[INFORMATION PROVIDED]
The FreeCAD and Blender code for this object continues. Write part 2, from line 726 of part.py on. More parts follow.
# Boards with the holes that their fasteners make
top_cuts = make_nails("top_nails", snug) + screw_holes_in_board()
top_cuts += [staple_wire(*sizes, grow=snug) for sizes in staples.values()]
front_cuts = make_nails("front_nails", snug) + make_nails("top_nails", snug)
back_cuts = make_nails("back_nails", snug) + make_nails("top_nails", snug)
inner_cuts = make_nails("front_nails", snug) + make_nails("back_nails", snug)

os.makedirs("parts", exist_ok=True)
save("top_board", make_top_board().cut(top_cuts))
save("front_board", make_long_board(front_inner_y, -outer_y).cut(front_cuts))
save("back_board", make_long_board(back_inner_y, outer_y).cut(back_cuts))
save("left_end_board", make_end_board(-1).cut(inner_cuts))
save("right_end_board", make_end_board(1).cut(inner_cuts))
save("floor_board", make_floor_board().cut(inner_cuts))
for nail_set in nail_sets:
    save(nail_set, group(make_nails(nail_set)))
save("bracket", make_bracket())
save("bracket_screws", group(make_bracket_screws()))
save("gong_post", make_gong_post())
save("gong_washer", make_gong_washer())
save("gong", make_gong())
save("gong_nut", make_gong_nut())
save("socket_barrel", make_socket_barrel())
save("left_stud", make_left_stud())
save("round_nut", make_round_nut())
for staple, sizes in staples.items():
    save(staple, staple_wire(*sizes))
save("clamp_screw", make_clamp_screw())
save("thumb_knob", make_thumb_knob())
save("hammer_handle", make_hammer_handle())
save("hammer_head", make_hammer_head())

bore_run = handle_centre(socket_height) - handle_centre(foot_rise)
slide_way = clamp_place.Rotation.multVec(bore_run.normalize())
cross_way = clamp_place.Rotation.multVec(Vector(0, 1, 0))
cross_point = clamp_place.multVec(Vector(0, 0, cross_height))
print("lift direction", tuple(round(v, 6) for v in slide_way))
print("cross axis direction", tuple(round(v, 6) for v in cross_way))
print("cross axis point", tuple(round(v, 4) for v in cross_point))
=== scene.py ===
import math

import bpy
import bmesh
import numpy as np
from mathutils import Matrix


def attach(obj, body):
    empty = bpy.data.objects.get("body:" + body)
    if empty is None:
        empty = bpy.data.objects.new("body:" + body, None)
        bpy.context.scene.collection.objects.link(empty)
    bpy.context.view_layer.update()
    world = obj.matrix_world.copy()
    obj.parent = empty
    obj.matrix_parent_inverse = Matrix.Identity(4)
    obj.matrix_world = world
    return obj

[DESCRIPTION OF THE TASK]
Transcribe the lines above from the one with "bore_run = handle_centre(socket_height)" through the one with "obj.parent = empty". Include both ends and leave out every other line.

[RESPONSE]
bore_run = handle_centre(socket_height) - handle_centre(foot_rise)
slide_way = clamp_place.Rotation.multVec(bore_run.normalize())
cross_way = clamp_place.Rotation.multVec(Vector(0, 1, 0))
cross_point = clamp_place.multVec(Vector(0, 0, cross_height))
print("lift direction", tuple(round(v, 6) for v in slide_way))
print("cross axis direction", tuple(round(v, 6) for v in cross_way))
print("cross axis point", tuple(round(v, 4) for v in cross_point))
=== scene.py ===
import math

import bpy
import bmesh
import numpy as np
from mathutils import Matrix


def attach(obj, body):
    empty = bpy.data.objects.get("body:" + body)
    if empty is None:
        empty = bpy.data.objects.new("body:" + body, None)
        bpy.context.scene.collection.objects.link(empty)
    bpy.context.view_layer.update()
    world = obj.matrix_world.copy()
    obj.parent = empty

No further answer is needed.